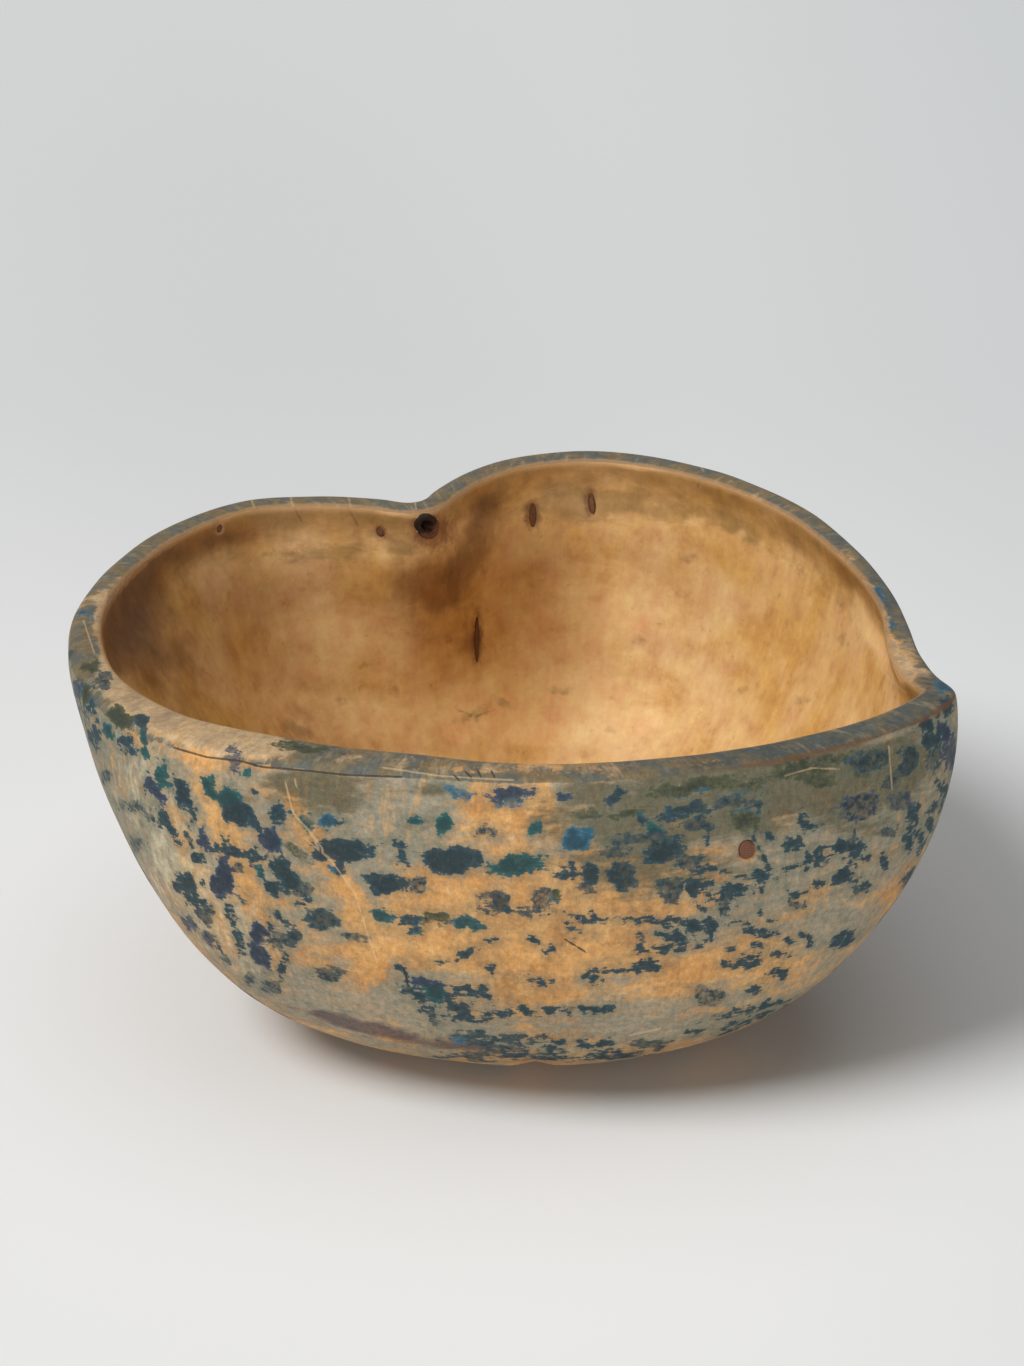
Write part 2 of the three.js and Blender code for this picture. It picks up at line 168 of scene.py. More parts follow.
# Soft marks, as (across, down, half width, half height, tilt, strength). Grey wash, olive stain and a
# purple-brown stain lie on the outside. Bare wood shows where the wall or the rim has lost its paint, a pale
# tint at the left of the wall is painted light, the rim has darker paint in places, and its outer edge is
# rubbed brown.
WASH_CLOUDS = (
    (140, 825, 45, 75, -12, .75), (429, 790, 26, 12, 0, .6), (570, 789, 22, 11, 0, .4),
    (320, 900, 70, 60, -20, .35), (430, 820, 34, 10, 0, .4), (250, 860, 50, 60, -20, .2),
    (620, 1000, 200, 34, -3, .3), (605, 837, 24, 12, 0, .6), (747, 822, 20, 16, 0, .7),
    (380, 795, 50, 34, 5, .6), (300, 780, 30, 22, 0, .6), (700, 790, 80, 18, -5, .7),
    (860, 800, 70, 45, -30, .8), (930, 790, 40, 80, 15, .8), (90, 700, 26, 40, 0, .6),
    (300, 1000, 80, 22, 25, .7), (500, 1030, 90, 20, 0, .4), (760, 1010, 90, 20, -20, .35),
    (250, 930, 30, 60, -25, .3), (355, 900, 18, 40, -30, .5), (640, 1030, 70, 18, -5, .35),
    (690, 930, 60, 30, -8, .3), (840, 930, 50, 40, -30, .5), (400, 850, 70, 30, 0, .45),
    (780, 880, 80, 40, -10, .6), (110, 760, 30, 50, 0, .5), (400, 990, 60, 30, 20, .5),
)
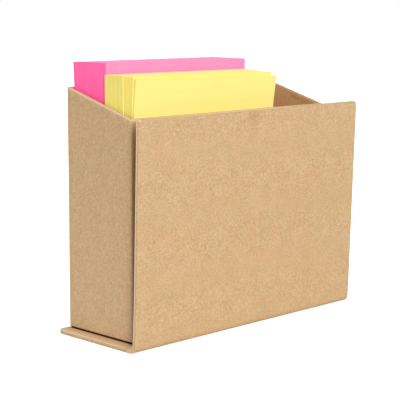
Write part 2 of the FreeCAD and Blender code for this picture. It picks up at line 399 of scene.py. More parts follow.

Stated problem.
In the entries above, find every line holding the word "More" and copy it out.

The response.
Write part 2 of the three.js and Blender code for this picture. It picks up at line 168 of scene.py. More parts follow.
Write part 2 of the FreeCAD and Blender code for this picture. It picks up at line 399 of scene.py. More parts follow.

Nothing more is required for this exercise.